Thousands take to the streets in green and yellow, wearing national team shirts, holding the national flag and military symbols. They hope to save Brazil from corruption, from communism, from the dissolution of customs. In 2015 and 2016, they demanded the overthrow of a legitimate, newly elected government.
Today they are fewer in number, many are certainly ashamed of having participated in past protests.
They left the green-yellow demonstrations to the most radicals, to the thousands demanding military intervention, the closing of the Federal Supreme Court and the National Congress, the arrest of leftists, the persecution of indoctrinator professors, the return of the monarchy and who knows what? but what.
They take to the streets summoned by an authoritarian government, led by a president whose hands are smeared with blood.
A government that seeks daily to associate itself with national symbols, with the clear intention of consolidating the idea that the true patriots and that the true nation are constituted by those who support them. The opposition must be excluded, as it is not Brazilian.
The left, the democrats in general, instead of trying to regain the kidnapped national symbols, resent it and act as if nationalism and national identity were something in a museum. Or they are accumulating resentment towards the Brazilian team and its players (notably Neymar).
It is common not to speak about the Brazilian team’s shirt anymore, but about a “CBF shirt”. But the Brazilian Football Confederation (CBF) was never an example of management, transparency, honesty. And that was never a reason for us to refuse the Brazilian team, which is the people’s heritage.
Until recently we saw basically “red” opposition demonstrations. More recently, there is an incipient effort to start taking back the national team’s shirt and the Brazilian flag from its kidnapping by the far right.
But the malaise continues, and it will take time to reverse it. I look out the window right now and see a Brazilian flag on a balcony. I can assure you that this is a pocketnarista. How to overcome this?
Imagine a demonstration in Argentina in which the crowd is not dressed in “albiceleste”, chanting slogans directly taken from the “canchas de fútbol”. Imagine the Argentine left, all in red, marching in Plaza de Mayo. You will have to imagine a lot, it is almost inconceivable.
Let us remember then that football and politics are inseparable, as everything in life is inseparable from politics, whether you like it or not.

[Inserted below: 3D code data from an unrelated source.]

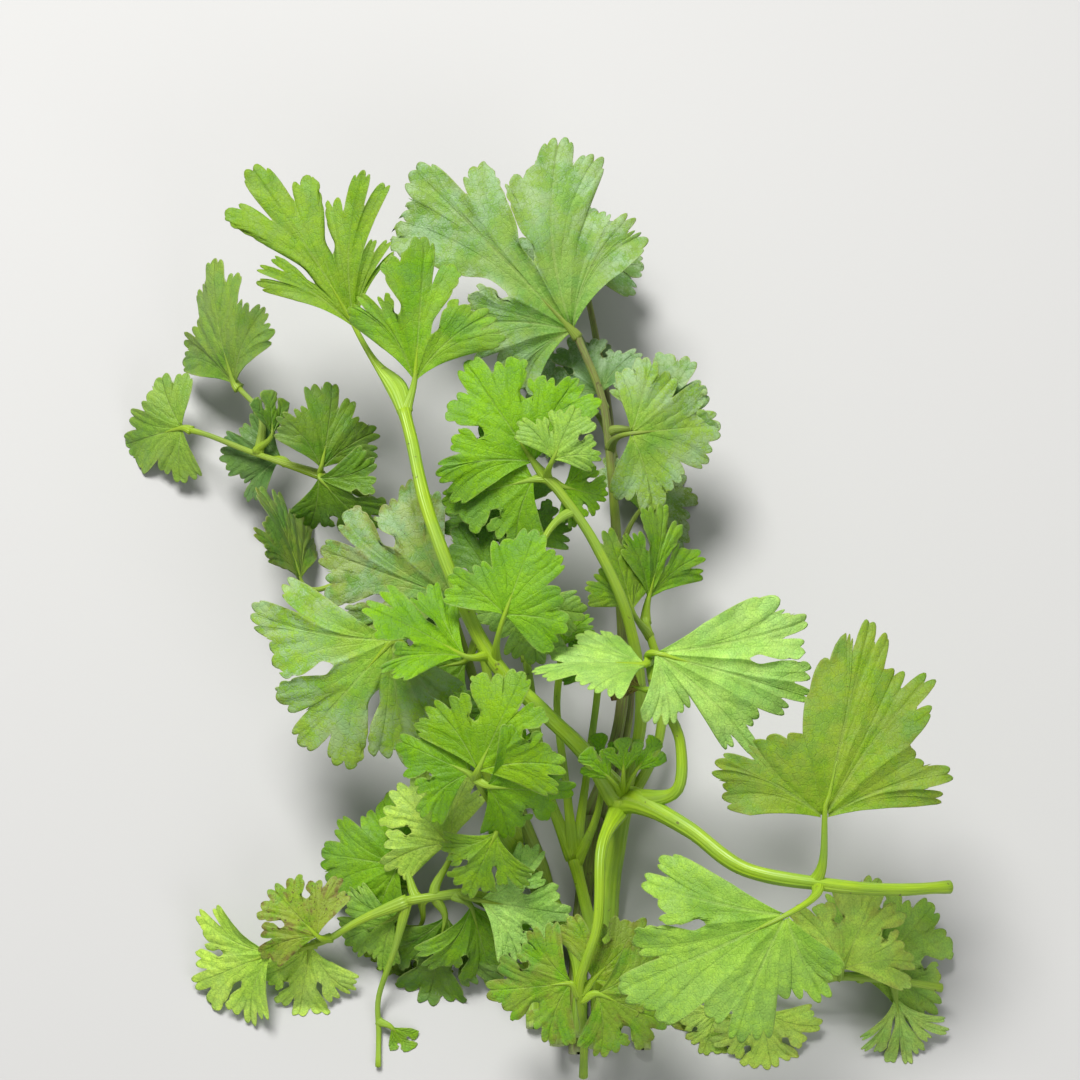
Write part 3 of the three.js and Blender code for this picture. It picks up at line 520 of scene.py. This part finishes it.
def margin_columns(form, length, seed, fine):
    """The blade's columns, each from the base to one point of the toothed margin."""
    lobes, teeth = form.lobes, form.teeth
    steep = steep_samples(CUT_POINTS * fine)
    borders = [(form.spread[0], length * LOWER_REACH, OUTER)]
    for (c0, r0, h0), (c1, r1, h1), depth in zip(lobes, lobes[1:], form.cuts):
        profile = CUT if depth > DEEP_CUT else form.shallow
        borders.append(((c0 + h0 + c1 - h1) / 2, length * min(r0, r1) * (1 - depth), profile))
    borders.append((form.spread[1], length * LOWER_REACH, OUTER))
    rows = []
    for number, (centre, reach, half) in enumerate(lobes):
        step = half * TOOTH_SPACING
        tips = []
        for t in range(teeth):
            side = t - (teeth - 1) / 2
            wobble = 1 + TIP_UNEVENNESS * math.sin(seed * 7.1 + number * 2.3 + t * 4.7)
            loss = 1 - OUTER_TIP_LOSS * abs(side)
            tips.append((centre + side * step, length * reach * wobble * loss))
        left, right = borders[number], borders[number + 1]
        edges = [left]
        for t in range(1, teeth):
            uneven = 1 + NOTCH_UNEVENNESS * math.sin(seed * 3.3 + number * 5.1 + t * 2.9)
            edges.append((tips[t][0] - step / 2, tips[t][1] * (1 - form.tooth * uneven), NOTCH))
        edges.append(right)
        for t, (tip_angle, tip_radius) in enumerate(tips):
            low, high = edges[t], edges[t + 1]
            width = abs(high[0] - low[0]) * DEGREE * tip_radius
            small = int(np.clip(round(width / TOOTH_WIDTH), FEWEST_TEETH, MOST_TEETH))
            small = 1 if teeth == 1 else small
            values = tooth_samples(small, fine > 1)
            if low[2] is CUT:
                values = np.concatenate([-steep[::-1], values[values > -steep[0]]])
            if high[2] is CUT:
                values = np.concatenate([values[values < steep[0]], steep])
            if t > 0 or number > 0:
                values = values[1:]
            deepest = min(TOOTH_DEPTH * width / small, TOOTH_DEPTH_LIMIT * length)
            for value in values:
                phase = (value + 1) / 2 * small
                edge = low if value < 0 else high
                x = abs(value)
                angle = tip_angle + (edge[0] - tip_angle) * x
                scallop = abs(2 * (phase % 1) - 1)**TOOTH_POINT if x < 0.999 else 0.0
                fade = 1 if edge[2] is NOTCH else 1 - min(1, max(0, (x - 0.55) / 0.35))
                uneven = math.sin(seed * 1.7 + 2.1 * math.floor(phase + 0.5) + 5 * t + 3 * number)
                depth = deepest * (0.8 + 0.35 * uneven)
                fallen = (tip_radius - edge[1]) * drop(x, *edge[2])
                radius = tip_radius - fallen - depth * scallop * fade
                beside, outer_tip = (left, tips[0]) if angle < centre else (right, tips[-1])
                extent = abs(beside[0] - centre)
                rows.append((
                    angle, max(radius, LEAST_RADIUS * length), centre, extent, tip_angle,
                    abs(edge[0] - tip_angle), number, beside[1], outer_tip[1],
                    float(beside[2] is CUT), abs(outer_tip[0] - centre) / extent))
    return np.array(rows)


def spread_out(offset, extent, bunching):
    """Draws an angle towards its vein: all the more the closer to the base it is."""
    share = np.clip(np.abs(offset) / np.maximum(extent, 1e-6), 0, 1)
    return np.sign(offset) * extent * (0.85 * share**bunching + 0.15 * share)


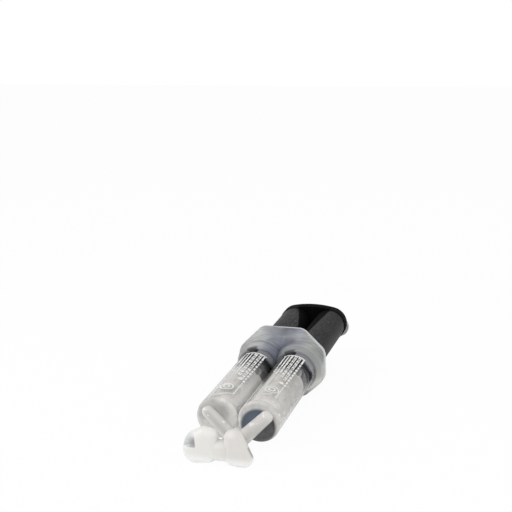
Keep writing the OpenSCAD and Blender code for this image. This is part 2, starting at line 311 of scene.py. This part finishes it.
def black_plastic():
    """The plunger: black with a fine moulded grain and faint rubbed marks along the rods, with painted shade
    between the rods, on the right rod and on the thumb plate's edge, and painted light on the left rod.
    """
    s = Shade("black_plastic")
    spots = s.noise(950, 3, (1, 0.45, 1))
    rubbed = s.noise(160, 3, (1, 0.12, 1))
    colour = s.mix(s.step(spots, 0.36, 0.7), (0.019, 0.019, 0.02), (0.056, 0.056, 0.059))
    colour = s.tint(colour, rubbed, 0.75, 1.3)
    # The valley between the rods lies in deep shade, with slanting edges. The rear face is left plain.
    turn = s.degrees()
    ahead = s.step(s.y, PLATE_REAR + 0.15, PLATE_REAR - 0.15)
    left = s.math("MULTIPLY_ADD", s.math("SUBTRACT", s.y, 123.0), 2.1, turn)
    left = s.both(s.on_left(), s.step(left, 28.0, 36.0))
    right = s.math("MULTIPLY_ADD", s.math("SUBTRACT", s.y, 131.0), -0.61, turn)
    right = s.both(s.on_right(), s.step(right, 5.0, 0.0))
    deep = s.both(s.math("MAXIMUM", left, right), s.step(s.z, -6.0, -2.0), ahead)
    plate = s.both(s.step(s.y, PLATE_FRONT - 0.4, PLATE_FRONT + 0.4), ahead)
    # Painted shade: the right rod is darker than the left, and the thumb plate's edge is darker than both.
    # Painted light makes the left rod paler.
    colour = s.tint(colour, s.both(s.on_right(), s.step(turn, 5.0, 70.0)), 1.0, 0.45)
    colour = s.tint(colour, plate, 1.0, 0.3)
    colour = s.tint(colour, s.on_left(), 1.0, 1.35)
    colour = s.tint(colour, deep, 1.0, 0.04)
    s.grain(spots, 0.35, 0.1)
    rough = s.blend(s.math("MAXIMUM", deep, plate), s.blend(spots, 0.4, 0.6), 0.92)
    return s.set(Base_Color=colour, Roughness=rough, Specular_IOR_Level=0.1)


def piston_black():
    """The pistons: black, smooth and a little glossier than the rods."""
    s = Shade("piston_black")
    cloud = s.noise(400, 3)
    s.grain(cloud, 0.15, 0.05)
    colour = s.mix(cloud, (0.024, 0.024, 0.026), (0.055, 0.055, 0.06))
    return s.set(Base_Color=colour, Roughness=s.blend(cloud, 0.35, 0.5), Specular_IOR_Level=0.2)


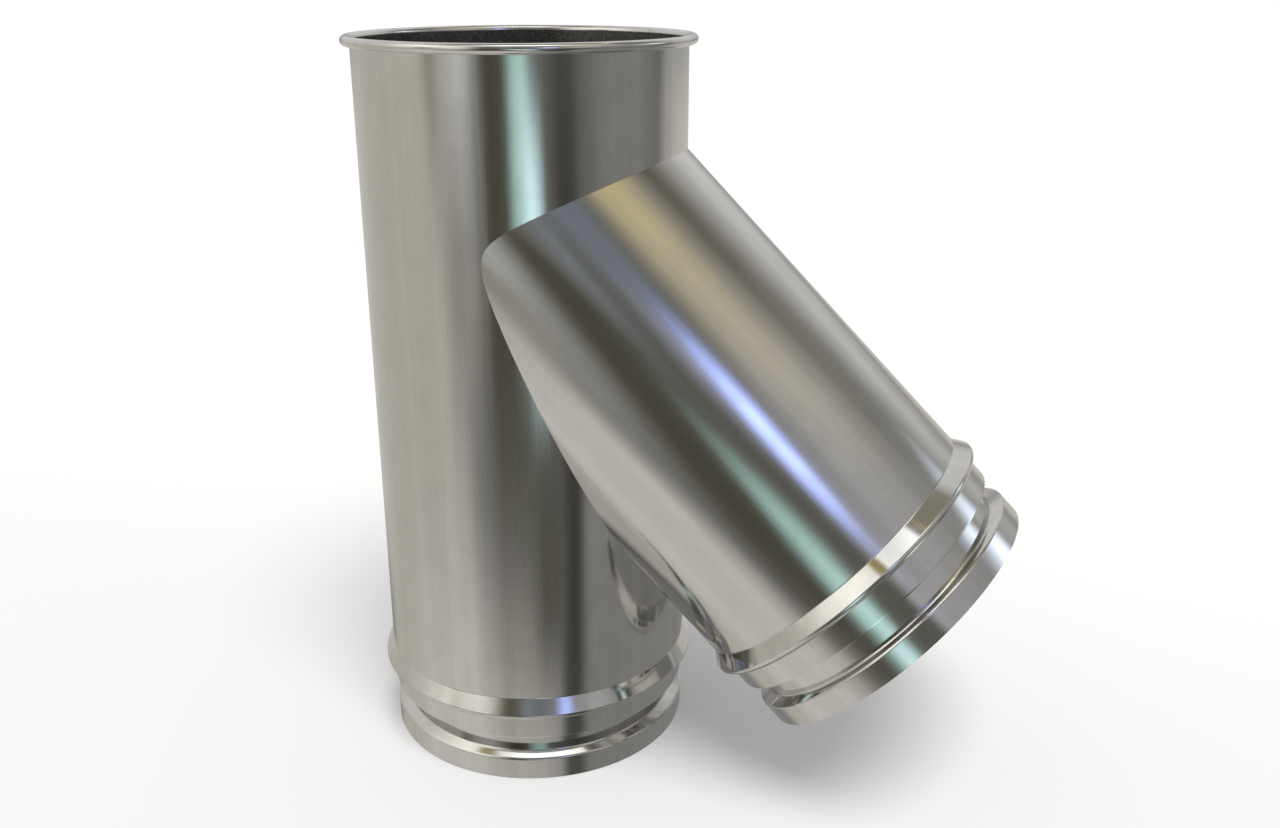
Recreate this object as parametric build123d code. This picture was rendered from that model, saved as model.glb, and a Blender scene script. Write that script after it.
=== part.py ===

The Brazilian team’s shirt is not a symbol of fascism and reactionaryism. It is a symbol of beauty. In all world.
Eduardo Galeano said that Brazilian football is “open to fantasy, it prefers pleasure to results. From Friedenreich onwards, Brazilian football that is truly Brazilian does not have straight angles, just as Rio de Janeiro’s mountains and buildings do by Oscar Niemeyer”.
Eric Hobsbawm wondered who, having seen the Brazilian national team in its glory days, would deny football the status of an art.
There is nothing better than associating this symbol with the Brazilian people, democracy and social justice.